INTERVIEWER Zoe Schlanger
Summer Rayne is an anomaly in the best sense possible. She’s a model with numerous ads and editorials under her belt, but get this: she’s also a Cornell graduate with degrees in Environmental Science and Entomology (she’s a big fan of bugs). Think those two life tracks are mutually exclusive? Think again. Summer has found a way to practice both professions seamlessly, resulting in a paradigm she calls “values-based modeling”. This entails transforming her modeling potential into environmental activism, becoming the face for companies she feels can genuinely impact the state of corporate sustainability.
Summer describes her style as “hipster-chip meets classic couture at times. It varies on the day,” adding that it has “eroded since living in Williamsburg, Brooklyn, to the more geek-chic,” or perhaps even “hipster-chic meets Pocahontas.”
Her look may be in flux, but her ethics are not. Summer cites Kaight in Manhattan as her retailer of choice, a boutique devoted to ethical and eco-friendly products, and makes a concerted effort to use sustainable makeup in front of the camera, though she is receptive to the challenges that poses for photo shoots: “I’m not a huge stickler about it though, and if there’s a color they want to use that isn’t available in the natural projects I’m like, ‘dude, it’s okay.’”
How, might you ask, did this environmental science major end up advocating sustainability from a modeling angle? Turns out she was modeling long before being a degree holder, and she quickly became fed up. “When you’re in the industry, sometimes you don’t just want to stand there wearing the clothes. I had an issue with that.” And so she started chiming in.

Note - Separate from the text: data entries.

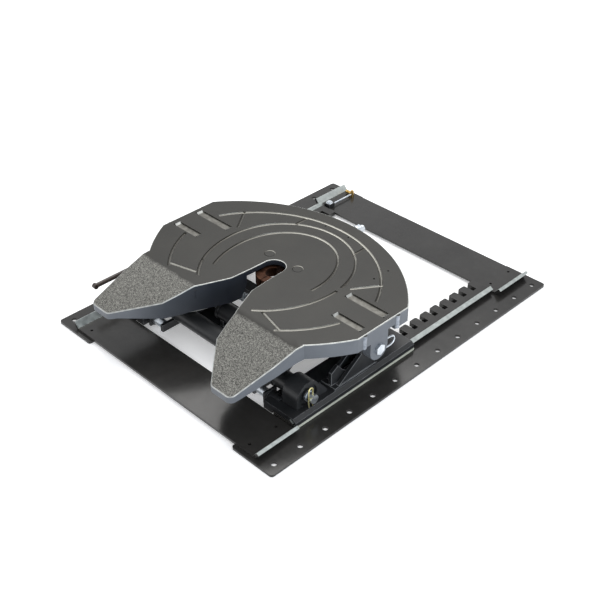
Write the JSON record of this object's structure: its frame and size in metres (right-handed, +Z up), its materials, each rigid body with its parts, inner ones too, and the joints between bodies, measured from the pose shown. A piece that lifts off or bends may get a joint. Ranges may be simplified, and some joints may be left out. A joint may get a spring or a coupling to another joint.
{
  "type": "fifth wheel hitch",
  "caption": "Sliding fifth wheel hitch: a tilting coupler plate with kingpin jaws on a carriage that slides and locks along a toothed rail frame.",
  "frame": {"origin": "on the mounting plane under the rails, midway between the rails and midway along them", "axes": "+X to the right-hand rail, +Y forwards to the truck's cab, +Z up"},
  "size_m": [1, 1.294, 0.223],
  "materials": {
    "frame_plate": "gloss dark grey paint",
    "cast_plate": "fine grained cast face",
    "black_paint": "satin black paint",
    "bright_steel": "zinc plated",
    "yellow_zinc": "yellow zinc plated",
    "elbow_brass": "satin",
    "oxide_steel": "brown oxide",
    "bush_rubber": "matt",
    "hose_jacket": "pale grey nylon"
  },
  "bodies": {
    "base_frame": {"rail_right": "frame_plate", "rail_left": "frame_plate", "rack_right": "frame_plate", "rack_left": "frame_plate", "cross_plate_front": "frame_plate", "cross_plate_rear": "frame_plate", "air_block": "black_paint", "air_block_cap": "bright_steel", "air_tube": "bright_steel", "brass_elbow": "elbow_brass"},
    "carriage": {"foot_right": "black_paint", "foot_left": "black_paint", "gib_right": "bright_steel", "gib_left": "bright_steel", "pedestal_right": "black_paint", "pedestal_left": "black_paint", "bush_right": "bush_rubber", "bush_left": "bush_rubber", "cross_tube": "black_paint", "front_tube": "black_paint", "deck": "black_paint", "lock_block_right": "black_paint", "lock_block_left": "black_paint", "block_pin_right": "bright_steel", "block_pin_left": "bright_steel", "cotter_right": "yellow_zinc", "cotter_left": "yellow_zinc", "sleeve_right": "black_paint", "sleeve_left": "black_paint", "cylinder_barrel": "black_paint", "cylinder_caps": "black_paint", "spring_rod": "bright_steel", "air_hose": "hose_jacket", "plunger_spring_right": "bright_steel", "plunger_spring_left": "bright_steel"},
    "plunger_set_right": {"plunger_right": "bright_steel", "plunger_arm_right": "black_paint", "piston_right": "bright_steel"},
    "plunger_set_left": {"plunger_left": "bright_steel", "plunger_arm_left": "black_paint", "piston_left": "bright_steel"},
    "coupler_plate": {"top_plate": "cast_plate", "bracket_pin_right": "bright_steel", "bracket_pin_left": "bright_steel", "pin_keeper_right": "bright_steel", "pin_keeper_left": "bright_steel", "lock_pins": "cast_plate", "lever_bolt": "bright_steel", "handle_guide": "black_paint", "yoke_spring": "bright_steel"},
    "lock_jaw_right": {"jaw_right": "oxide_steel"},
    "lock_jaw_left": {"jaw_left": "oxide_steel"},
    "yoke_set": {"yoke": "oxide_steel", "yoke_shaft": "bright_steel", "shaft_nut": "bright_steel"},
    "lever": {"release_lever": "black_paint"},
    "handle": {"release_handle": "black_paint"}
  },
  "joints": [
    {"name": "carriage_slide", "type": "slide", "parent": "base_frame", "child": "carriage", "axis": [0, 1, 0], "range_m": [0, 0.4064]},
    {"name": "plunger_right_slide", "type": "slide", "parent": "carriage", "child": "plunger_set_right", "axis": [1, 0, 0], "range_m": [0, 0.038], "deforming": ["plunger_spring_right"]},
    {"name": "plunger_left_slide", "type": "slide", "parent": "carriage", "child": "plunger_set_left", "axis": [-1, 0, 0], "range_m": [0, 0.038], "deforming": ["plunger_spring_left"]},
    {"name": "plate_tilt", "type": "hinge", "parent": "carriage", "child": "coupler_plate", "pos_m": [0, -0.15, 0.138], "axis": [1, 0, 0], "range_deg": [-10, 7]},
    {"name": "jaw_right_pivot", "type": "hinge", "parent": "coupler_plate", "child": "lock_jaw_right", "pos_m": [0.063, -0.112, 0.184], "axis": [0, 0, 1], "range_deg": [0, 20]},
    {"name": "jaw_left_pivot", "type": "hinge", "parent": "coupler_plate", "child": "lock_jaw_left", "pos_m": [-0.063, -0.112, 0.184], "axis": [0, 0, -1], "range_deg": [0, 20]},
    {"name": "yoke_slide", "type": "slide", "parent": "coupler_plate", "child": "yoke_set", "axis": [0, 1, 0], "range_m": [0, 0.06], "deforming": ["yoke_spring"]},
    {"name": "lever_pivot", "type": "hinge", "parent": "coupler_plate", "child": "lever", "pos_m": [0.11, 0.05, 0.154], "axis": [0, 0, -1], "range_deg": [0, 30.5]},
    {"name": "handle_pull", "type": "slide", "parent": "coupler_plate", "child": "handle", "axis": [-1, 0, 0], "range_m": [0, 0.05]}
  ],
  "couplings": [
    {"joint": "plunger_left_slide", "follows": "plunger_right_slide", "ratio": 1},
    {"joint": "lever_pivot", "follows": "handle_pull", "rad_per_m": 10.646},
    {"joint": "yoke_slide", "follows": "handle_pull", "ratio": 1.2},
    {"joint": "jaw_right_pivot", "follows": "handle_pull", "rad_per_m": 6.981},
    {"joint": "jaw_left_pivot", "follows": "handle_pull", "rad_per_m": 6.981}
  ]
}
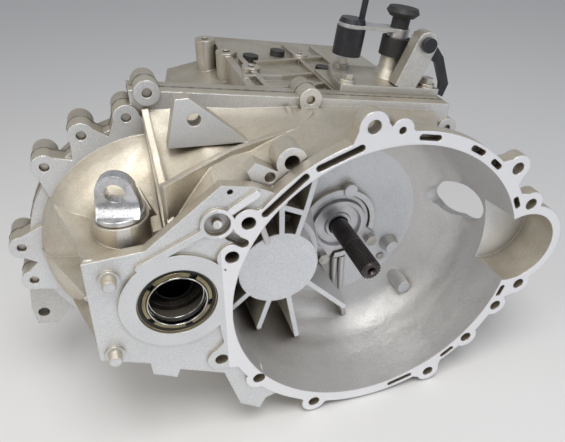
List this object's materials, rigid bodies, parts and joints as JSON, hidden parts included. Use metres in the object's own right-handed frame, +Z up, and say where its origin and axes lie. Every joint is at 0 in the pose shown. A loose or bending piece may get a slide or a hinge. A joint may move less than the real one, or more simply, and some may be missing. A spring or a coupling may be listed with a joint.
{
  "type": "transaxle gearbox",
  "caption": "Transverse manual gearbox with clutch housing, gear case and shift tower; the input shaft, gears and differential turn inside.",
  "frame": {"origin": "on the input-shaft axis, in the machined face that meets the engine, midway between the two dowel holes", "axes": "+Y from the engine into the gearbox along the input shaft, +Z up, +X to the right seen from the engine"},
  "size_m": [0.567, 0.398, 0.4114],
  "materials": {
    "cast_aluminium": "rough cast",
    "machined_steel": "ground",
    "dark_steel": "oiled",
    "bearing_steel": "polished",
    "brass": "satin",
    "black_rubber": "matte",
    "cast_iron": "machined",
    "zinc_bolt": "zinc plated",
    "black_plate": "black passivated",
    "pressed_steel": "zinc plated",
    "black_plastic": "matte"
  },
  "bodies": {
    "housing": {"clutch_housing": "cast_aluminium", "transmission_case": "cast_aluminium", "rear_cover": "cast_aluminium", "shift_tower": "cast_aluminium", "input_retainer": "bearing_steel", "input_bearing_cups": "bearing_steel", "output_bearing_cups": "bearing_steel", "diff_bearing_cups": "bearing_steel", "idler_shaft": "machined_steel", "front_drive_seal": "black_rubber", "rear_drive_seal": "black_rubber", "joint_bolts": "zinc_bolt", "cover_bolts": "zinc_bolt", "tower_bolts": "zinc_bolt", "roof_plugs": "black_plastic", "lifting_eye": "zinc_bolt", "drain_plug": "zinc_bolt", "fill_plug": "zinc_bolt", "reverse_switch": "black_plastic", "retainer_bolts": "zinc_bolt", "plate_studs": "zinc_bolt"},
    "input": {"input_shaft": "dark_steel", "third_input_gear": "dark_steel", "fourth_input_gear": "dark_steel", "fifth_input_gear": "dark_steel", "input_bearing_cones": "bearing_steel"},
    "output": {"output_shaft": "dark_steel", "synchro_hubs": "machined_steel", "synchro_rings": "brass", "output_bearing_cones": "bearing_steel"},
    "differential": {"differential_case": "cast_iron", "ring_gear": "dark_steel", "ring_gear_bolts": "zinc_bolt", "diff_bearing_cones": "bearing_steel", "cross_pin": "machined_steel"},
    "side_front": {"side_gear_front": "machined_steel"},
    "side_rear": {"side_gear_rear": "machined_steel"},
    "spider_top": {"spider_gear_top": "machined_steel"},
    "spider_bottom": {"spider_gear_bottom": "machined_steel"},
    "select_slider": {"dust_skirt": "black_rubber"},
    "shift_lever_body": {"shift_shaft": "machined_steel", "shift_lever": "pressed_steel", "lever_weight": "black_plate", "lever_damper": "black_rubber"},
    "select_lever_body": {"select_lever": "black_plate"},
    "first_wheel": {"first_gear": "dark_steel"},
    "second_wheel": {"second_gear": "dark_steel"},
    "third_wheel": {"third_gear": "dark_steel"},
    "fourth_wheel": {"fourth_gear": "dark_steel"},
    "fifth_wheel": {"fifth_gear": "dark_steel"},
    "idler_wheel": {"reverse_idler": "dark_steel"},
    "reverse_wheel": {"reverse_gear": "dark_steel"},
    "fork_34_body": {"fork_34": "cast_aluminium"},
    "sleeve_34_body": {"sleeve_34": "machined_steel"},
    "fork_12_body": {"fork_12": "cast_aluminium"},
    "sleeve_12_body": {"sleeve_12": "machined_steel"},
    "fork_5r_body": {"fork_5r": "cast_aluminium"},
    "sleeve_5r_body": {"sleeve_5r": "machined_steel"}
  },
  "joints": [
    {"name": "input_spin", "type": "hinge", "parent": "housing", "child": "input", "pos_m": [0, 0.2, 0], "axis": [0, 1, 0], "continuous": true},
    {"name": "diff_spin", "type": "hinge", "parent": "housing", "child": "differential", "pos_m": [-0.204, 0.097, 0.03], "axis": [0, 1, 0], "continuous": true},
    {"name": "output_spin", "type": "hinge", "parent": "housing", "child": "output", "pos_m": [-0.0975, 0.2, 0.0155], "axis": [0, 1, 0], "continuous": true},
    {"name": "first_spin", "type": "hinge", "parent": "housing", "child": "first_wheel", "pos_m": [-0.0975, 0.2765, 0.0155], "axis": [0, 1, 0], "continuous": true},
    {"name": "second_spin", "type": "hinge", "parent": "housing", "child": "second_wheel", "pos_m": [-0.0975, 0.2315, 0.0155], "axis": [0, 1, 0], "continuous": true},
    {"name": "third_spin", "type": "hinge", "parent": "housing", "child": "third_wheel", "pos_m": [-0.0975, 0.2145, 0.0155], "axis": [0, 1, 0], "continuous": true},
    {"name": "fourth_spin", "type": "hinge", "parent": "housing", "child": "fourth_wheel", "pos_m": [-0.0975, 0.1695, 0.0155], "axis": [0, 1, 0], "continuous": true},
    {"name": "fifth_spin", "type": "hinge", "parent": "housing", "child": "fifth_wheel", "pos_m": [-0.0975, 0.3385, 0.0155], "axis": [0, 1, 0], "continuous": true},
    {"name": "idler_spin", "type": "hinge", "parent": "housing", "child": "idler_wheel", "pos_m": [-0.00219, 0.2935, 0.0574], "axis": [0, 1, 0], "continuous": true},
    {"name": "reverse_spin", "type": "hinge", "parent": "housing", "child": "reverse_wheel", "pos_m": [-0.0975, 0.2935, 0.0155], "axis": [0, 1, 0], "continuous": true},
    {"name": "side_front_spin", "type": "hinge", "parent": "differential", "child": "side_front", "pos_m": [-0.204, 0.097, 0.03], "axis": [0, 1, 0], "continuous": true},
    {"name": "side_rear_spin", "type": "hinge", "parent": "differential", "child": "side_rear", "pos_m": [-0.204, 0.097, 0.03], "axis": [0, 1, 0], "continuous": true},
    {"name": "spider_top_spin", "type": "hinge", "parent": "differential", "child": "spider_top", "pos_m": [-0.204, 0.097, 0.03], "axis": [0, 0, 1], "continuous": true},
    {"name": "spider_bottom_spin", "type": "hinge", "parent": "differential", "child": "spider_bottom", "pos_m": [-0.204, 0.097, 0.03], "axis": [0, 0, 1], "continuous": true},
    {"name": "fork_34_slide", "type": "slide", "parent": "housing", "child": "fork_34_body", "axis": [0, 1, 0], "range_m": [-0.008, 0.008]},
    {"name": "sleeve_34_slide", "type": "slide", "parent": "output", "child": "sleeve_34_body", "axis": [0, 1, 0], "range_m": [-0.008, 0.008]},
    {"name": "fork_12_slide", "type": "slide", "parent": "housing", "child": "fork_12_body", "axis": [0, 1, 0], "range_m": [-0.008, 0.008]},
    {"name": "sleeve_12_slide", "type": "slide", "parent": "output", "child": "sleeve_12_body", "axis": [0, 1, 0], "range_m": [-0.008, 0.008]},
    {"name": "fork_5r_slide", "type": "slide", "parent": "housing", "child": "fork_5r_body", "axis": [0, 1, 0], "range_m": [-0.008, 0.008]},
    {"name": "sleeve_5r_slide", "type": "slide", "parent": "output", "child": "sleeve_5r_body", "axis": [0, 1, 0], "range_m": [-0.008, 0.008]},
    {"name": "select_slide", "type": "slide", "parent": "housing", "child": "select_slider", "axis": [0.1564, 0, 0.9877], "range_m": [-0.009, 0.009], "stiffness_N_per_m": 4000, "springref_m": 0.003},
    {"name": "shift_turn", "type": "hinge", "parent": "select_slider", "child": "shift_lever_body", "pos_m": [0.078, 0.18, 0.14253], "axis": [0.1564, 0, 0.9877], "range_deg": [-6.8, 6.8]},
    {"name": "select_lever_turn", "type": "hinge", "parent": "housing", "child": "select_lever_body", "pos_m": [0.10289, 0.149, 0.19527], "axis": [0, 1, 0], "range_deg": [-8.7, 8.7]}
  ],
  "couplings": [
    {"joint": "output_spin", "follows": "diff_spin", "ratio": -4.1429},
    {"joint": "first_spin", "follows": "input_spin", "ratio": -0.27907},
    {"joint": "second_spin", "follows": "input_spin", "ratio": -0.48649},
    {"joint": "third_spin", "follows": "input_spin", "ratio": -0.71875},
    {"joint": "fourth_spin", "follows": "input_spin", "ratio": -1.037},
    {"joint": "fifth_spin", "follows": "input_spin", "ratio": -1.2917},
    {"joint": "idler_spin", "follows": "input_spin", "ratio": -0.6},
    {"joint": "reverse_spin", "follows": "input_spin", "ratio": 0.31579},
    {"joint": "side_rear_spin", "follows": "side_front_spin", "ratio": -1},
    {"joint": "spider_top_spin", "follows": "side_front_spin", "ratio": 1.6049},
    {"joint": "spider_bottom_spin", "follows": "side_front_spin", "ratio": -1.6049},
    {"joint": "sleeve_34_slide", "follows": "fork_34_slide", "ratio": 1},
    {"joint": "sleeve_12_slide", "follows": "fork_12_slide", "ratio": 1},
    {"joint": "sleeve_5r_slide", "follows": "fork_5r_slide", "ratio": 1},
    {"joint": "shift_turn", "follows": "fork_34_slide", "rad_per_m": -14.815},
    {"joint": "select_lever_turn", "follows": "select_slide", "rad_per_m": 16.667}
  ]
}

“It started with a sustainable development and design project that I was working on with John S. Cooper called Organic Portraits. It was basically creating avant garde photography and using natural elements and sustainable design pieces and wrapping it into a conservation curriculum. The curriculum was called EcoFashion101. It started in 2001 and it allowed me to exercise my interest in sustainable development and design to create a product that is really intriguing to people who wouldn’t ordinarily be in the environmental design industry. I came into it as a model, working on this project and seeking out brands that really shared my values.”
Her perspective on targeting corporations has changed since then, however:
“I think that’s evolved now, most definitely. It was partnering with brands that shared my values that were 100% more attuned to be eco-conscious, and now I think my value-added is that I’m partnering with brands that are in the spirit of getting there that aren’t quite there yet, and being a spokesperson for those companies and working in the back end as a consultant.”
Her most recent example of helping a brand move towards this sustainable ideal is her partnership with Payless. Yes, that Payless, the manufacturer of cheap shoes, who at first glance couldn’t seem more the antithesis of the green movement.
“I got on board to work with Payless three years ago now; they approached me about wanting to do a more environmentally preferable shoe line so last year we launched Zoe&Zac, and we’re in our second season in that line, and since reaching out to me I’ve been integrated way more into the team to work with on the sustainable end to come up with new ideas. Again, it wouldn’t necessarily have been a brand that would have made sense for me to partner with, until they claimed they wanted to integrate this more into their company, so it seemed like the right partnership.”
Now, Summer is in the process of launching Source4Style, an online network of designers and the suppliers of sustainable materials, to “provide access to more sustainable materials to designers who are already seeking it out,” enabling seamless connectivity and productivity that is so sorely lacking from the community of eco design.
Need we even say it? Summer is a Bright Young Thing all over, and we couldn’t be happier to have her as the Winner of Most Original Style Challenger for our Style Challenge.